Ribs, 2001, digital pigment print, dimensions variable.

Starting in 1972 with his career-making series “Suburbia,” Bill Owens has made it clear that he’s down with the burger-and-brew set. That black-and-white and color series of the now-vanishing American middle class has been on view in several recent exhibitions, a durability that tends to obscure the fact that Owens continues to create images from a “just-folks” perspective. The nine recent digital photographs in Owens’s current show, “Flesh,” reveal a consistent interest in appetites and physical pleasures and a visual wit reminiscent of Martin Parr.
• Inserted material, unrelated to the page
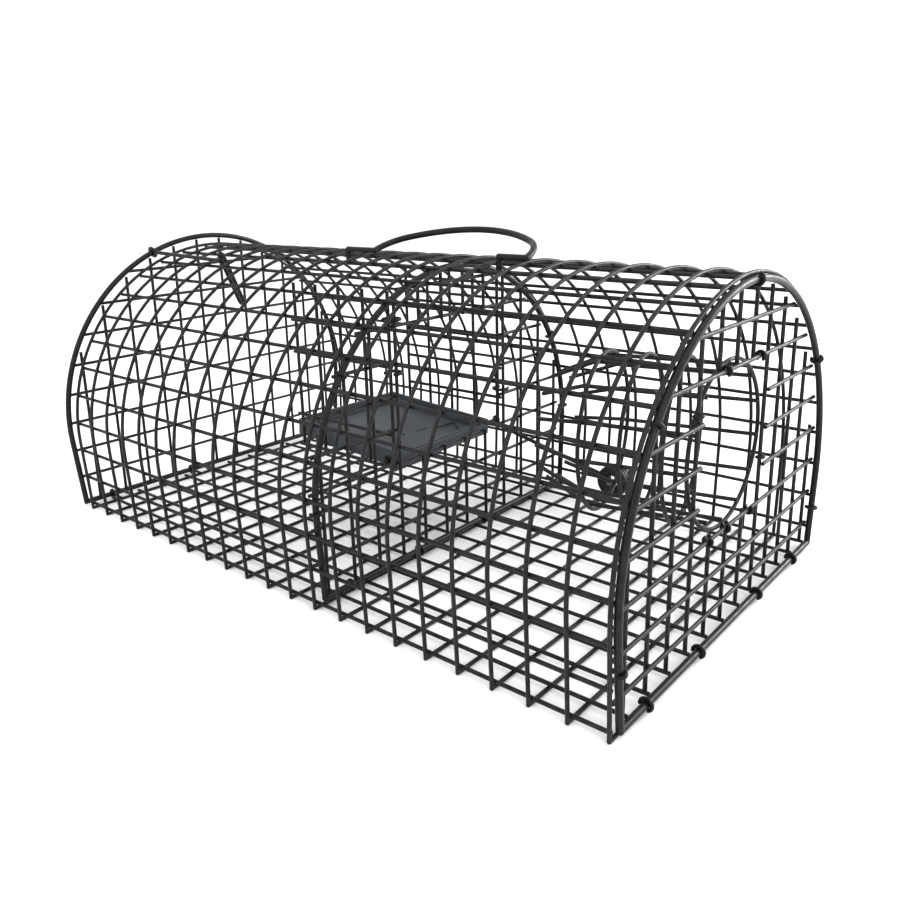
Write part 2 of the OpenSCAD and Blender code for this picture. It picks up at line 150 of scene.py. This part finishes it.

Four of the pictures are juicy close-ups of pork—a still life of pig snout in a French butcher’s case, a crispy slice of bacon, a middle-aged guy hungrily chomping on a rib, and a perversely sexual view of roasted pig. Two others focus on lingerie, including a view of a Vanessa Beecroft–like army of reedy mannequins in Prada panties installed in the foyer of the designer’s flagship Manhattan store. Another captures viewers checking out the naked and abundant Leigh Bowery in the Lucian Freud painting at the Met. That these images stem from travels beyond suburbia doesn’t seem to weaken Owens’s unique voice. Rather, he offers something of an American international perspective, in which the stuffy museum is made commensurate with a carnival poster of a green demon ravishing a curvaceous naked lady. The pictures also suggest that Owens’s shift to digital photography has enabled him to fully engage a personal quest to slake his voracious appetite for images.